TO BE DONE:
Return, character for character, the lines from the one bearing "obj.matrix_world = world" through the end of the material. Omit everything before that line.

SOURCE DATA:

________________

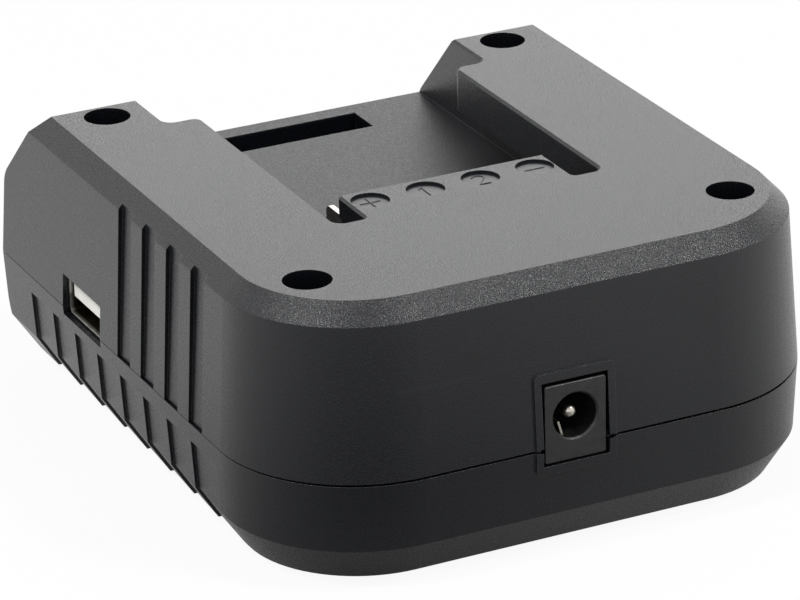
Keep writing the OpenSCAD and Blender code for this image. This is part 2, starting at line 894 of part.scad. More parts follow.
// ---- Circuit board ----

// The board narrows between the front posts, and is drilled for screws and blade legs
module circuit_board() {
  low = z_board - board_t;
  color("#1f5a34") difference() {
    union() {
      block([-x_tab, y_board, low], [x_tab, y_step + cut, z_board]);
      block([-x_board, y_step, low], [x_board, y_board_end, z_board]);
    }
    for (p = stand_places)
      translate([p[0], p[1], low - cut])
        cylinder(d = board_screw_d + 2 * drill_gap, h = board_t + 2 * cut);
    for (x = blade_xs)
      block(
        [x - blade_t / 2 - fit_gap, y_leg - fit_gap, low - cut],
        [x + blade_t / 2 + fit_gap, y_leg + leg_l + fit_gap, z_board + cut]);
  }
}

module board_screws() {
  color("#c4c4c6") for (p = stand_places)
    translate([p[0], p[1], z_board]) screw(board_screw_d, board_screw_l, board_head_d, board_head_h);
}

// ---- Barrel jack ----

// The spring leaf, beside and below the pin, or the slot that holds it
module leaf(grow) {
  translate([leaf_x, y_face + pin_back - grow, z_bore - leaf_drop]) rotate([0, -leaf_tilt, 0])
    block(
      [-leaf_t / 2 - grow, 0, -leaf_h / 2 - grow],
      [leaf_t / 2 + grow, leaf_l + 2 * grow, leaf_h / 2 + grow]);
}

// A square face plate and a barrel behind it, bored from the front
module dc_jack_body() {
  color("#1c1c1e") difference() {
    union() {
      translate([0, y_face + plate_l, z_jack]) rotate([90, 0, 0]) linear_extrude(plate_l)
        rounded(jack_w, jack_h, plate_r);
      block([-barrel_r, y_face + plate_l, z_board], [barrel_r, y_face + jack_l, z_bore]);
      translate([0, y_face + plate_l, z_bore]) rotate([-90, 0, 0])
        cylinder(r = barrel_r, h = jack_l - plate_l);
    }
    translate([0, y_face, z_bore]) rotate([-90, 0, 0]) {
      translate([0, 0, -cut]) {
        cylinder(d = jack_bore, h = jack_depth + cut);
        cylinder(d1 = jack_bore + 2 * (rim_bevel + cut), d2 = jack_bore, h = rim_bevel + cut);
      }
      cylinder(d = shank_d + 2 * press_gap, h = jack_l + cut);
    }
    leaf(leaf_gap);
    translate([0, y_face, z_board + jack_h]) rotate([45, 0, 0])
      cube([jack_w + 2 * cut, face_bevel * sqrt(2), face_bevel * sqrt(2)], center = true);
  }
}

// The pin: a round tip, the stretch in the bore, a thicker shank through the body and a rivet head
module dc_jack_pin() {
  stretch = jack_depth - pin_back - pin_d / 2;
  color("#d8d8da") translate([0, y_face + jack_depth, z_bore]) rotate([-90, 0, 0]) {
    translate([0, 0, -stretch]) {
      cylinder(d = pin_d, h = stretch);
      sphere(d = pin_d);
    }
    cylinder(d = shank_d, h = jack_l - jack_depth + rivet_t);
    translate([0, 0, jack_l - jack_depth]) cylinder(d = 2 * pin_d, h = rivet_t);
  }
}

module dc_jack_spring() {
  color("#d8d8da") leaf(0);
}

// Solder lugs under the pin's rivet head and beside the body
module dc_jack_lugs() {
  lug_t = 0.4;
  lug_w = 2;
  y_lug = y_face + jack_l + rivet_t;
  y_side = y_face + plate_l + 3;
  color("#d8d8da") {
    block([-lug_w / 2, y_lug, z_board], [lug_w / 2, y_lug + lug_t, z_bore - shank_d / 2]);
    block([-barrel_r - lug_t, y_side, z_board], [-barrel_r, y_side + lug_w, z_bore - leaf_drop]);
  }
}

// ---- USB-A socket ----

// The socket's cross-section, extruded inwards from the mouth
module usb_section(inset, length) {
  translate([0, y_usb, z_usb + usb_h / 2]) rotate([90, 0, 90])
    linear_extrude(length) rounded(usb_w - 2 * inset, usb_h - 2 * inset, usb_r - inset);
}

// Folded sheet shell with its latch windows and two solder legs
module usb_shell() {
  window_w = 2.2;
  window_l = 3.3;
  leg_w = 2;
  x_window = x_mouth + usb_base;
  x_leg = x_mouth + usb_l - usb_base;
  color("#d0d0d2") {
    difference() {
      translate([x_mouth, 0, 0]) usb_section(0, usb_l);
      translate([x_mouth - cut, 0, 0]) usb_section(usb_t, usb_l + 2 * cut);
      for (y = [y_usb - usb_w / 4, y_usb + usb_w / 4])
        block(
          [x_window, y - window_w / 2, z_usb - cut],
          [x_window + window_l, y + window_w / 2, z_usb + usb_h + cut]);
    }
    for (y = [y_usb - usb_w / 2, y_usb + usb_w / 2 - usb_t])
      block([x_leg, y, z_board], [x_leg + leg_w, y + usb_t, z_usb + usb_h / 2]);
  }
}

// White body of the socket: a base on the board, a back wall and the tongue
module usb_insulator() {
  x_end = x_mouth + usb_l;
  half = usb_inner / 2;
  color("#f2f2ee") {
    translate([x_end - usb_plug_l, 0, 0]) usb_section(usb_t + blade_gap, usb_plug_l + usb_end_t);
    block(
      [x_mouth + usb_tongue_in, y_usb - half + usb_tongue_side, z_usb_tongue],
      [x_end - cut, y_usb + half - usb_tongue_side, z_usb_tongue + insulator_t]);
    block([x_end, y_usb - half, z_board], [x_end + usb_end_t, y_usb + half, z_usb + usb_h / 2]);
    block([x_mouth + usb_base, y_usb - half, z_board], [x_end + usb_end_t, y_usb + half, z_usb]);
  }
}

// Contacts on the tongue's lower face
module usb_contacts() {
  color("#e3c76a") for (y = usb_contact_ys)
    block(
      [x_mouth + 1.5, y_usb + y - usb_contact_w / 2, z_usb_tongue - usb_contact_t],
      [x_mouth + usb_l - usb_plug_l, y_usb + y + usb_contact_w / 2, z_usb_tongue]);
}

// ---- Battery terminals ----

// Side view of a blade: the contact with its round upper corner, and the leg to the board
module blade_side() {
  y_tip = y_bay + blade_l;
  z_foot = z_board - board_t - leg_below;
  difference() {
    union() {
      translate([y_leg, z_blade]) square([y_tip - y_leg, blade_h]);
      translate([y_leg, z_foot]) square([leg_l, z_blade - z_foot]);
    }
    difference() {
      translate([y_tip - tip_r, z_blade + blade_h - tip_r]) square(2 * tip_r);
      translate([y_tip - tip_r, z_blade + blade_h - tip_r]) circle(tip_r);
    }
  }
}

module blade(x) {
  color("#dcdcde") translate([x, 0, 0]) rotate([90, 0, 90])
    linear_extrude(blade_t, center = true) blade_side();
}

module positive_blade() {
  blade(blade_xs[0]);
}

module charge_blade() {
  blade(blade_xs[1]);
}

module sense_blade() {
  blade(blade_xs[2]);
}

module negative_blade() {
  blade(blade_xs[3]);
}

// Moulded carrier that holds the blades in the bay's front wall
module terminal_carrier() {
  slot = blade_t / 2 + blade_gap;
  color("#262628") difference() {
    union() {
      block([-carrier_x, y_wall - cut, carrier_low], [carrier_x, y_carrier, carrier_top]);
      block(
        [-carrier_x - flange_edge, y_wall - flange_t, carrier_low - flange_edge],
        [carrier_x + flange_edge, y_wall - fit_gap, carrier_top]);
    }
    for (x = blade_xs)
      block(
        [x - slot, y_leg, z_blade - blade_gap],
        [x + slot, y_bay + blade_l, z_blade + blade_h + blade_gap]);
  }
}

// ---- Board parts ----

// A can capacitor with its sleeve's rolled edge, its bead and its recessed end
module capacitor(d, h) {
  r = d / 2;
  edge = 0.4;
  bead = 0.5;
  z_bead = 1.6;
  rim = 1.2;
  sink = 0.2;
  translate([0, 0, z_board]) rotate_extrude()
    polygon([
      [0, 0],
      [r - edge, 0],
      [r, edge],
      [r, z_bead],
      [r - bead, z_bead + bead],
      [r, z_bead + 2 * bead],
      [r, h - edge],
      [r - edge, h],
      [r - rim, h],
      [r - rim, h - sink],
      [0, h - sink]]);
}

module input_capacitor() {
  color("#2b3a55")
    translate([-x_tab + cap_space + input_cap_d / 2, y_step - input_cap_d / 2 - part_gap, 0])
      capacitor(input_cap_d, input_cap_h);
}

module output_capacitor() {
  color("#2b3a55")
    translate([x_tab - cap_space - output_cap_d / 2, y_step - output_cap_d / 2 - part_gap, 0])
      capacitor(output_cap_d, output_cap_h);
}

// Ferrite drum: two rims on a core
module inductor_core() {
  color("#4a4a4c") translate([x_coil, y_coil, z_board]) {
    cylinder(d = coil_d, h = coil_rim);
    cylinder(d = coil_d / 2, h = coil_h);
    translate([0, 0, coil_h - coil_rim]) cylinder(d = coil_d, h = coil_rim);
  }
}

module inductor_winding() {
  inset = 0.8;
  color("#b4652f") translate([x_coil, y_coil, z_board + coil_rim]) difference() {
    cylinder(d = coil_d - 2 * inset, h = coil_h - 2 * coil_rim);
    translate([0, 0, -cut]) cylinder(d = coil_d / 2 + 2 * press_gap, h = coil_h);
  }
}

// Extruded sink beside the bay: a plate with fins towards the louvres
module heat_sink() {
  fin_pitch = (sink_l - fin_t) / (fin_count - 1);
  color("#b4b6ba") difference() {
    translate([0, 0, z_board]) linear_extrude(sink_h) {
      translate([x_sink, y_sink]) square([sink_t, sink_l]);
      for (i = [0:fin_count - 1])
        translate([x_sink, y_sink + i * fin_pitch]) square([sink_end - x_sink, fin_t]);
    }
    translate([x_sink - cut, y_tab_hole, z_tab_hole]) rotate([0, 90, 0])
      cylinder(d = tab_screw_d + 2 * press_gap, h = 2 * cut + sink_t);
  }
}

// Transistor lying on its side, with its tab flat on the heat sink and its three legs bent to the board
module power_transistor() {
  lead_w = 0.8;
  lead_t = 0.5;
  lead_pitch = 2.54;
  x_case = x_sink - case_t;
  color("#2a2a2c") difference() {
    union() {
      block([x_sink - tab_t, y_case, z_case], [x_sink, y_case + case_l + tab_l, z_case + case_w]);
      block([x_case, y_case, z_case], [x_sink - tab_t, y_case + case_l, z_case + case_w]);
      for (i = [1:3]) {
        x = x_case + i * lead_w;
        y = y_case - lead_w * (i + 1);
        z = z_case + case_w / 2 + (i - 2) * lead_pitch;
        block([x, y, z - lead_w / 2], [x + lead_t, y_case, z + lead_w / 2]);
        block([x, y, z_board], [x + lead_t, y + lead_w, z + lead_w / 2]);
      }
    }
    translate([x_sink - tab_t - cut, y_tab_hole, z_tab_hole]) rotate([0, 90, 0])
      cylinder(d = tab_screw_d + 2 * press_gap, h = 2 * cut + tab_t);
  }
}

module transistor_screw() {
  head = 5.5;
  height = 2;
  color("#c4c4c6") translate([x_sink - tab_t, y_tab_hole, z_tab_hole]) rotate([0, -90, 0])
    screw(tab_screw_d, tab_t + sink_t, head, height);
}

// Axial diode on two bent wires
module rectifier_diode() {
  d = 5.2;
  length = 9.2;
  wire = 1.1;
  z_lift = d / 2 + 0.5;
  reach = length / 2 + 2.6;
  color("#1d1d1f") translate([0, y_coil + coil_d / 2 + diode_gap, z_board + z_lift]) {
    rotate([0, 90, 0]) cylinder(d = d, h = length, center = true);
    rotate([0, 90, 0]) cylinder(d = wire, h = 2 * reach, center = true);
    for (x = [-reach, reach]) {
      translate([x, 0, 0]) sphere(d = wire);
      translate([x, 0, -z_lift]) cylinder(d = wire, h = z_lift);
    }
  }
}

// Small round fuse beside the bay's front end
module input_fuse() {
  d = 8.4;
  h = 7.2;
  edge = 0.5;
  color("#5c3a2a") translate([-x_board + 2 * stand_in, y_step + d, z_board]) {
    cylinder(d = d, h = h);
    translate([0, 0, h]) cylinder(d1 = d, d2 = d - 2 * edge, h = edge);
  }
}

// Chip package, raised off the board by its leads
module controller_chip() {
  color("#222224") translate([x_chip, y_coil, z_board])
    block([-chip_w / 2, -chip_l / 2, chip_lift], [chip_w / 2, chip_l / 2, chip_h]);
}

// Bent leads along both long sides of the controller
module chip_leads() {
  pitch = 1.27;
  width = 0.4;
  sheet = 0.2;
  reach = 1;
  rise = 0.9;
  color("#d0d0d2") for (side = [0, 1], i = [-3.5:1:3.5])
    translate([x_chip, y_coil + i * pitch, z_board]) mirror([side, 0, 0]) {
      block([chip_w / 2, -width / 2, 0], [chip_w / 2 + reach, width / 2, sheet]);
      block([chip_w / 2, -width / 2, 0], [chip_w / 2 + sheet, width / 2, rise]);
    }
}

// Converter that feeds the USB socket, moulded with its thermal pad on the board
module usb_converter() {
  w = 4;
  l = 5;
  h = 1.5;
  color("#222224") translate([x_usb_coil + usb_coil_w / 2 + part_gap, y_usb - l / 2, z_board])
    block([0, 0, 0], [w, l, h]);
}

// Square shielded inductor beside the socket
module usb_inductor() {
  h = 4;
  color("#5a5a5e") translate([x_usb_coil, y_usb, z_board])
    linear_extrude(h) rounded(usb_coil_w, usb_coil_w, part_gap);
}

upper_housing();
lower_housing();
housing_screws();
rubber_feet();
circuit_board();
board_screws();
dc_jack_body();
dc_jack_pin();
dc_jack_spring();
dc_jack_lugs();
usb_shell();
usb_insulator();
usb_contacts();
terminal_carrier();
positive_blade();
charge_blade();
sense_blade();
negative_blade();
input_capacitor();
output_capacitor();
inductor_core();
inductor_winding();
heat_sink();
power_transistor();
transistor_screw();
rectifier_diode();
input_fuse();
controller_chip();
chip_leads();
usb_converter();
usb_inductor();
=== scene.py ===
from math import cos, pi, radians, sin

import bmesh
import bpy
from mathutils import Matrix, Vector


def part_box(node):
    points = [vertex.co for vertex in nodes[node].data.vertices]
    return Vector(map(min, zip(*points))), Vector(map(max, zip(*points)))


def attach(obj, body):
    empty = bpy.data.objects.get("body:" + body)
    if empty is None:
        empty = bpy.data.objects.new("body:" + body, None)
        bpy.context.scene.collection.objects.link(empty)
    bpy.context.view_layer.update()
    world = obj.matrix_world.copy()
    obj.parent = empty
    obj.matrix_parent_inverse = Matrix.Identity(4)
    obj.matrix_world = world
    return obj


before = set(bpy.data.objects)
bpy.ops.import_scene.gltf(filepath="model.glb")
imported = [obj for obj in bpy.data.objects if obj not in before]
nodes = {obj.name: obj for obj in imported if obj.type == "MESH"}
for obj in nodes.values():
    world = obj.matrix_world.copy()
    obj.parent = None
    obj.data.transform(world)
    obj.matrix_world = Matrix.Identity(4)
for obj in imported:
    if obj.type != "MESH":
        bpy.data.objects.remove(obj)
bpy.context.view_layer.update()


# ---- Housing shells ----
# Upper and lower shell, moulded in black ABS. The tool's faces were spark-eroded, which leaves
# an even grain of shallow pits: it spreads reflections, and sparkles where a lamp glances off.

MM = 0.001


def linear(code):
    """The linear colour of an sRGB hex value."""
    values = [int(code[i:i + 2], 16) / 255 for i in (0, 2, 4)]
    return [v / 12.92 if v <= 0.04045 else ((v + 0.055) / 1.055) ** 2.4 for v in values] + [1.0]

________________

RESPONSE TO THE TASK:
    obj.matrix_world = world
    return obj


before = set(bpy.data.objects)
bpy.ops.import_scene.gltf(filepath="model.glb")
imported = [obj for obj in bpy.data.objects if obj not in before]
nodes = {obj.name: obj for obj in imported if obj.type == "MESH"}
for obj in nodes.values():
    world = obj.matrix_world.copy()
    obj.parent = None
    obj.data.transform(world)
    obj.matrix_world = Matrix.Identity(4)
for obj in imported:
    if obj.type != "MESH":
        bpy.data.objects.remove(obj)
bpy.context.view_layer.update()


# ---- Housing shells ----
# Upper and lower shell, moulded in black ABS. The tool's faces were spark-eroded, which leaves
# an even grain of shallow pits: it spreads reflections, and sparkles where a lamp glances off.

MM = 0.001


def linear(code):
    """The linear colour of an sRGB hex value."""
    values = [int(code[i:i + 2], 16) / 255 for i in (0, 2, 4)]
    return [v / 12.92 if v <= 0.04045 else ((v + 0.055) / 1.055) ** 2.4 for v in values] + [1.0]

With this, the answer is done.